Missing The Good Old Days and My Dad

Do you ever have those days when something just feels off but you don’t know why you feel a little down or a bit out of sorts? Today, I woke up like that and as I was stirring the half and half into my coffee, the song The Long and Winding Road by The Beatles started to play in my mind and I began to think about my dad and the good old days.

It’s been two and a half years since my dad passed. Memories of my childhood, flooded my heart and my mind. Maybe it’s the time of year… ah summertime. I was my dad’s buddy. There were many times he would come home during the day when I was on summer break and ask me if I wanted to go back to work with him. I honestly can’t remember a time that I ever said no. Sometimes I went out on job sites with him and other times I would just sit at his desk and doodle or even play around with one of the typewriters in the office and eat sugar cubes that were out by the coffee maker.

Yup, it was 1980 something and that’s all that was around back then…typewriters, no computers, no cellphones or internet. Life seemed a little slower, a little less hectic and a bit more peaceful. The lazy days of summer in my childhood a lifetime ago. I miss those days. Even the TV went off the air late at night. It went from the playing of The National Anthem, to a test pattern, to static or some might say the flea races. That is until cable TV came along and then there was always something on to watch. I guess that is when the world decided to be open 24 hours a day… even before then the 7-11 store was not 24 hours it was literally open from seven in the morning until 11 at night.

It’s funny how life goes in chapters like a book. My mom and dad divorced and I moved with my mom to a different state but always spent a month or so with my dad in the summer. We had fun doing everything from putt-putt golf and arcades to sometimes doing nothing but just hanging out at the house watching movies.

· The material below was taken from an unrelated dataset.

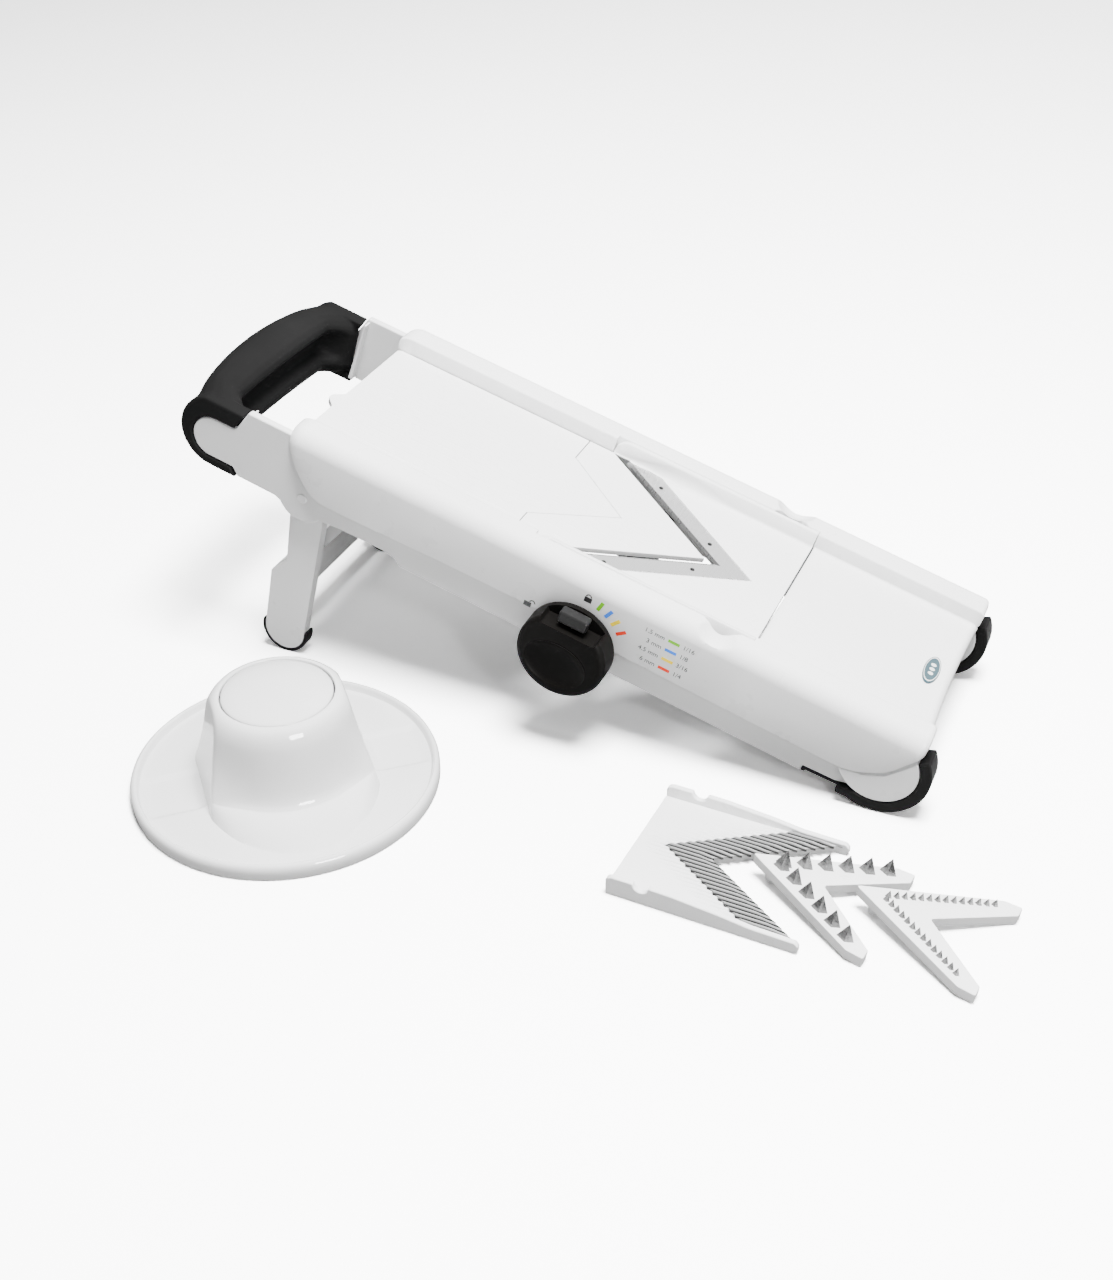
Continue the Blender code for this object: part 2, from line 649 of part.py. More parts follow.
def insert_latch(deck):
    """Bar that the collar draws back to free the blade insert."""
    latch = block("insert_latch", (-0.084, -0.031), (-0.0566, -0.0512), (-0.0168, -0.0128), deck, "grey_plastic")
    join(latch, block("nose", (-0.0355, -0.0300), (-0.0520, -0.0485), (-0.0160, -0.0050), deck, "grey_plastic"))


# ---------------------------------------------------------------- runway

def runway(deck):
    """Height-adjusted runway: main plate, its V nose and the carrier that the cams lift."""
    half = CHANNEL_HALF - GAP
    shift = 0.0003
    seam = [
        (SEAM_U, half),
        (SEAM_U, SEAM_HALF),
        (SEAM_TIP, 0.0),
        (SEAM_U, -SEAM_HALF),
        (SEAM_U, -half),
    ]
    left = [(DECK_LEFT + 0.001, -half), (DECK_LEFT + 0.001, half)]
    main = slab("runway_plate", [(u - shift, v) for u, v in seam] + left, -PLATE, 0.0, deck, "white_plastic")
    tab = [(-0.2392, -0.0215), (-0.2435, -0.0195), (-0.2445, -0.0150), (-0.2435, -0.0105), (-0.2392, -0.0085)]
    join(main, slab("tab", tab, -PLATE, -0.0002, deck, "white_plastic"))
    front = [(NOSE_TIP - V_SLOPE * half, -half), (NOSE_TIP, 0.0), (NOSE_TIP - V_SLOPE * half, half)]
    slab("runway_nose", [(u + shift, v) for u, v in seam] + front, -PLATE, 0.0, deck, "white_plastic")
    carrier = block("runway_carrier", (-0.232, -0.224), (-0.040, 0.040), (-0.0060, -0.0031), deck, "grey_plastic")
    join(carrier, block("bar", (-0.140, -0.132), (-0.040, 0.040), (-0.00595, -0.00315), deck, "grey_plastic"))
    for name, side in SIDES:
        v = sorted((side * 0.012, side * 0.0215))
        join(carrier, block("runner", (-0.2315, -0.0755), v, (-0.0058, -0.0033), deck, "grey_plastic"))
        post_v = sorted((side * 0.015, side * 0.019))
        post_u = (KNOB_U - 0.0009, KNOB_U + 0.0009)
        join(carrier, block("post", post_u, post_v, (-0.0116, -0.0045), deck, "grey_plastic"))


# ---------------------------------------------------------------- blade insert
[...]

Statistically back in those days a large majority of divorced men would also become estranged from their children. I have to give my dad credit though no matter what he always called on Saturdays. We’d talk about nothing and everything for as long as I wanted. I never felt rushed and looking back I guess whatever it was that we talked about was worth the investment for him in both time and money. Which is another fun fact of the 80’s there was such a thing as the long distance phone call and it actually cost money for every minute that you were on the phone.

Later when I was grown and had children of my own… he never stopped calling. It had also become a thing that we would pack up the family somewhere around 4th of July and would make the trip from Dallas to Nashville to stay a week and visit my dad. We would be the getting close to his house and there he was… He would actually sit on the side of the highway and wait for me… then he’d get on the highway, pass us and take the lead to all the way to his house. When we arrived, I could barely get out of van and he’d be at my door with a “Hey Tiff”, a kiss and a huge hug. I feel honored to have been loved so much by this man and oh how I love him!

This was another time in my life, that week that I would spend at his house, when the world seemed to slow down. He lived in a sort of rural area north of Nashville. My kids could run around outside and play. I spent the evenings just sitting with my dad and talking. There were even times we’d stay up until the wee hours.

Since then my kids grew up and I didn’t go on those yearly vacations. The visits with my dad became more sporadic mostly revolving around graduations, weddings and other special events. Porch talks turned into Facetime chats and while I’m grateful for all of those I’d wished I would have kept up my yearly visits as that is just one of my regrets.

It’s late afternoon now and I have so many things to do but today even if I wasn’t physically with my dad it was good to “sit with him” on a lazy summer day and take the time going on a mental stroll down The Long and Winding Road of memory lane.

Sometimes you just need to take a beat, slow down and reminisce.